Rama Krishna Sangem
Hold your breath, private sector’s capital expenditure, Capex, can touch Rs 6.11 lakh crore in the coming financial year, ending March 31, 2024. This is in addition to the Capex – Rs 13 lakh crore – proposed by Union Finance Minister Nirmala Sitharman in her budget on February 1 this year. Of the Rs 13 lakh crore, Rs 11 lakh crore will directly come from the budgetary support while Rs 2 lakh crore to come from other departments like railways.
So, we can expect this year around Rs 20 lakh crore of Capex, a record in our country’s history. This is according to a report from Fitch Ratings, an international GDP tracker, put out on March 28, Tuesday. The report says, the private Capex will grow by 10-12 per cent this year, ending March 31, 2024. This kind of growth is possible due to governmental spending on infrastructure on its own and through PLI (Productivity Linked Incentives) schemes.
Fitch took the Capex spending proposals from 19 major listed companies on the stock exchanges. Mukhesh Ambani led Reliance Industries Limited tops the chart with around Rs 2.15 lakh crore followed by Sunit Bharti Mittal led Bharti Airtel with close to Rs 80,000 crore. Not surprisingly, Adani led companies which used to figure at top, are somewhere down the list – all of this group contribute to about Rs 57,000 crore of Capex this year.
Infrastructure spending high
Naturally, Capex is spent on infrastructure sectors. Fitch report too says, 2.34 lakh crore will go to basic facilities of conglomerates, followed by Rs 1.33 lakh crore on metals, Rs 96,900 crore on telecom facilities. Automobiles take Rs 76,000 crore and ports Rs 14,300 crore. Power sector takes Rs 25,000 crore. Though it is not mentioned, government’s Capex too will be spent on these lines.
However, this much of high amount of Capex has its benefits and drawbacks to the economy. Benefits are that this will create employment opportunities and provide long term assets and infrastructure. At the same time, there could be high commodity prices and increase in interest burden on the companies. As there is slowdown in global demand, the firms may see slump in revenues over investments.

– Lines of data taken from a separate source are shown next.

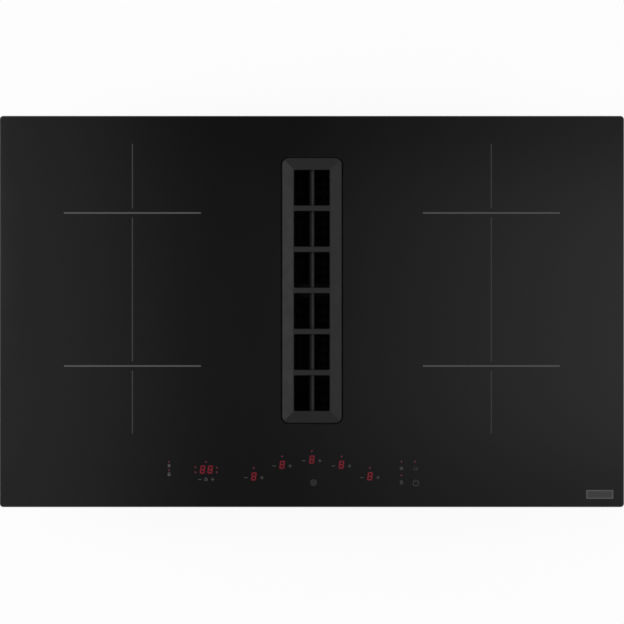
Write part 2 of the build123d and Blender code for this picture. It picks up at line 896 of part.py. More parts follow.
def scroll_plan(grow):
    """Plan of the scroll and its widening outlet, grown outward from the air side of the wall."""
    arcs = [
        CenterArc(scroll_centres[quarter], scroll_radii[quarter], 90 * quarter, 90) for quarter in range(4)
    ]
    throat = (scroll_radii[0] - scroll_offset, scroll_offset)
    side = (scroll_side, scroll_offset)
    spiral = make_face(arcs + [Line(side, throat)])
    tongue = math.radians(tongue_angle)
    tongue_point = (
        scroll_radii[0] * math.cos(tongue) - scroll_offset,
        scroll_radii[0] * math.sin(tongue) + scroll_offset,
    )
    far_corner = (scroll_side, outlet_mouth_y - blower_y)
    near_corner = (scroll_side - outlet_width, outlet_mouth_y - blower_y)
    outlet = make_face(Polyline(throat, side, far_corner, near_corner, tongue_point, close=True))
    if grow > 0:
        spiral = offset(spiral, grow)
        outlet = offset(outlet, grow)
    return Pos(blower_x, blower_y) * (spiral + outlet)


def beyond_mouth():
    """Space past the outlet's mouth."""
    reach = outlet_width
    return block(
        outlet_x - reach, outlet_x + reach, outlet_mouth_y, outlet_mouth_y + reach, base_z, casing_roof
    )


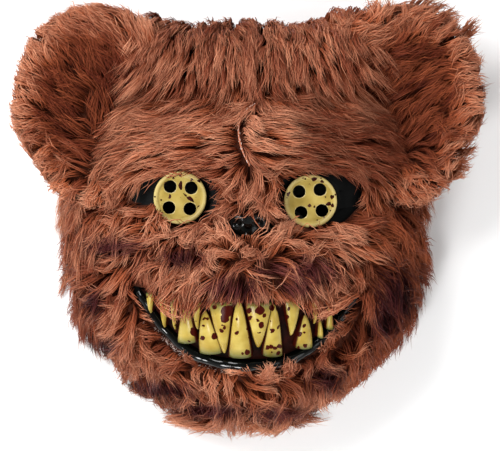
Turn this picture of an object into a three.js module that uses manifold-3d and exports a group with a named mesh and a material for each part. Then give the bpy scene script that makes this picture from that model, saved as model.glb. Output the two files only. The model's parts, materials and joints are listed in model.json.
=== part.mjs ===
// Plush bear mask: a moulded plastic face shell under a glued fur cover, with stuffed ears, button
// eyes, a nose and a grin of painted teeth, and an elastic strap inside. It lies on its rim, face up.
// Millimetres. +Z comes out of the face, +Y runs to the crown, +X to the right of someone facing it.
// The origin is on the surface it lies on, under the middle of its outer box.
import * as THREE from "three";
import { mergeVertices } from "three/addons/utils/BufferGeometryUtils.js";
import Module from "manifold-3d";

const wasm = await Module();
wasm.setup();

// Gaps that pieces keep
const clearance = 0.3;
const seamGap = 0.8;

// Face shell: half of a rounded box, open at the back
const shellHalfWidth = 91;
const shellCrown = 104;
const shellChin = 104;
const shellDepth = 76;
const shellWall = 2;
const outlineRoundness = 2.5;
const domeRoundness = 2.4;

// Broad forms of the face. x and reachX are shares of the shell's half width, y and reachY of its
// crown height, rise of its depth.
const faceForms = [
  { name: "muzzle", x: 0, y: -0.4, reachX: 0.78, reachY: 0.62, rise: 0.3 },
  { name: "brow", x: 0, y: 0.42, reachX: 0.8, reachY: 0.3, rise: 0.09 },
  { name: "leftCheek", x: -0.68, y: -0.3, reachX: 0.4, reachY: 0.42, rise: 0.06 },
  { name: "rightCheek", x: 0.68, y: -0.3, reachX: 0.4, reachY: 0.42, rise: 0.06 },
  { name: "chin", x: 0, y: -0.92, reachX: 0.55, reachY: 0.32, rise: 0.1 },
  { name: "leftSocket", x: -0.43, y: 0.16, reachX: 0.4, reachY: 0.32, rise: -0.1 },
  { name: "rightSocket", x: 0.43, y: 0.16, reachX: 0.4, reachY: 0.32, rise: -0.1 },
];

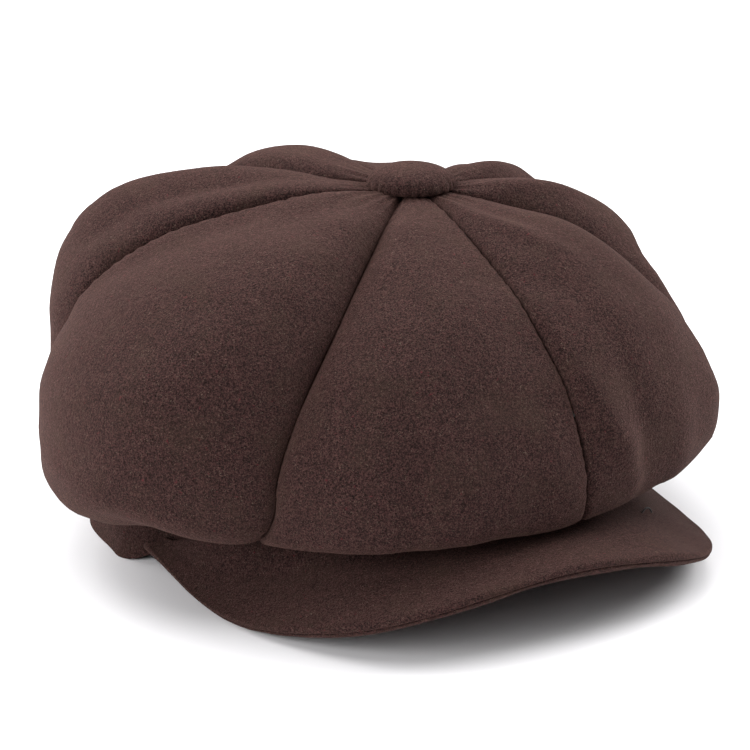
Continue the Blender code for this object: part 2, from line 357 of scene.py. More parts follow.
band = {
    "reach": (102.0, 94.0),     # outside of the wool, across and front to back
    "height": 30.0,
    "wool": 2.0,
    "restAngle": math.radians(120),     # where the lower edge comes down to the floor
    "underPeak": 2.1,           # how far the lower edge lies under the peak's middle
    "slack": 24.0,              # how far the lower edge sags out behind the right temple
}
floorGap = 0.1                  # mm, so that nothing lies in the floor itself
peak = {
    "halfWidth": 105.0,
    "sideY": -12.0,
    "rightTip": 11.0,           # how much further back the wearer's right corner reaches
    "rightFlare": 4.0,          # and how much further out
    "frontY": -149.0,
    "squareness": 2.8,
    "rise": 34.0,
    "slope": 0.108,
    "arch": 0.0033,
    "end": math.radians(85),    # how far round the band it is sewn
    "rightEnd": math.radians(5),        # how much further on the right
    "seamGap": 1.8,
    "board": 0.5,               # half the board's thickness
    "gap": 0.3,                 # from the board to a cover
    "half": 1.9,                # half the whole thickness
    "roll": 1.5,                # how far the turned edge stands past the board's plan
    "welt": 0.35,               # how much the edge is fuller than the middle
    "upturn": 9.0,              # how far it curves up where it is sewn to the band
    "stations": 150,
}


def around(angle, reachX, reachY):
    return np.stack([reachX * np.sin(angle), -reachY * np.cos(angle), np.zeros_like(angle)], -1)


def turnedFrom(angle):
    return np.abs((angle + np.pi) % (2 * np.pi) - np.pi)


def peakHeight(x, y, settle):
    return peak["rise"] - peak["slope"] * (-y - band["reach"][1]) - peak["arch"] * x * x + settle


def peakPoint(share, across, out, lift, settle):
    # share -1 to 1 from corner to corner, across 0 to 1 from the band to the outer edge,
    # then out and lift in mm past that
    power = 2 / peak["squareness"]
    turned = share * np.pi / 2
    back = smooth(-share, 0.93, 1.0)
    wide = peak["halfWidth"] + peak["rightFlare"] * smooth(-share, 0.5, 0.85)
    edge = np.stack([wide * np.sign(turned) * np.abs(np.sin(turned)) ** power,
                     mix(peak["sideY"], peak["frontY"], np.abs(np.cos(turned)) ** power)
                     + peak["rightTip"] * back], -1)
    end = peak["end"] + peak["rightEnd"] * back
    seat = around(share * end, *(reach + peak["seamGap"] for reach in band["reach"]))[..., :2]
    outward = (edge - seat) / np.maximum(np.linalg.norm(edge - seat, axis=-1, keepdims=True), 1)
    plan = mix(seat, edge, across[..., None]) + outward * out[..., None]
    x, y = plan[..., 0], plan[..., 1]
    normal = np.stack([2 * peak["arch"] * x, np.full_like(x, -peak["slope"]), np.ones_like(x)], -1)
    normal /= np.linalg.norm(normal, axis=-1, keepdims=True)
    upturn = peak["upturn"] * (1 - smooth(across, 0, 0.3)) * (1 - smooth(np.abs(share), 0.8, 1))
    return np.stack([x, y, peakHeight(x, y, settle) + upturn], -1) + normal * lift[..., None]


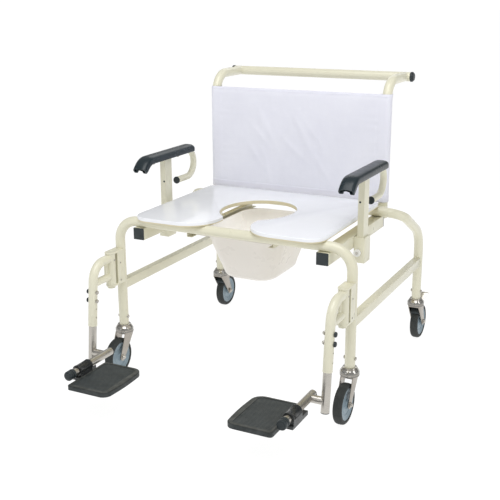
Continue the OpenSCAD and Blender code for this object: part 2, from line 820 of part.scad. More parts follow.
front_hoop();
rear_hoop();
post_saddles();
push_bar();
end_caps();
caster_stems();
frame_bolts();
back_sling();
seat_plate();
commode_pan();
for (side = SIDES) {
    side_rail(side);
    side_brace(side);
    pan_rail(side);
    back_post(side);
    arm_socket(side);
    footrest_bracket(side);
    arm_frame(side);
    arm_pad(side);
    arm_cap(side);
    arm_latch(side);
    hanger(side);
    hanger_bolts(side);
    leg_tube(side);
    leg_caps(side);
    footplate(side);
    brake_guard(side);
    brake_pedal(side);
}
for (corner = CORNERS) {
    fork(corner);
    axle(corner);
    hub(corner);
    tyre(corner);
}
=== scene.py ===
import json
import math

import bmesh
import bpy
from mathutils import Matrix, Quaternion, Vector, noise


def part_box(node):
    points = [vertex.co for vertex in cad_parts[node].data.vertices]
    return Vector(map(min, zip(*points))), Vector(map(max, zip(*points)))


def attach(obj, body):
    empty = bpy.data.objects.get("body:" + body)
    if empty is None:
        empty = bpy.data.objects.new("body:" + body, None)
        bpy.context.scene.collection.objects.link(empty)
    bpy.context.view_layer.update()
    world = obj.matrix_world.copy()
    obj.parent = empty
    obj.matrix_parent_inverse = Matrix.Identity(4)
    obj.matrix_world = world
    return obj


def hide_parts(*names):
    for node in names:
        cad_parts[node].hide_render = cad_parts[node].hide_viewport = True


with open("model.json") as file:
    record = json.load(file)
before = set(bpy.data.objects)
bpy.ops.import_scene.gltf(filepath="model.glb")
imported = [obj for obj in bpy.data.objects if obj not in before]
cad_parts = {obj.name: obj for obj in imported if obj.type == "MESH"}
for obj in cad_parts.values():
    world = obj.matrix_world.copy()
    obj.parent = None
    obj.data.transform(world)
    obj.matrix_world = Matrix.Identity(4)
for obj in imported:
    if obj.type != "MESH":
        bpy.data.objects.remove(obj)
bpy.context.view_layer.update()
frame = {"nodes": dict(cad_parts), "record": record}

SIDES = ("left", "right")
CORNERS = ("front_left", "front_right", "rear_left", "rear_right")
MM = 0.001


# ---- Camera, light and floor ----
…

Narendra Modi led BJP government at the Centre pinned hopes on higher Capex in the election year. As general election will be held April/May 2024, this level of Capex, both from government and private sector is expected to generate jobs and pump in money into markets. But, what if things pan out otherwise – for example, big companies collapsing under the weight of interest burden and delay in completion of projects? We will know answer to this later.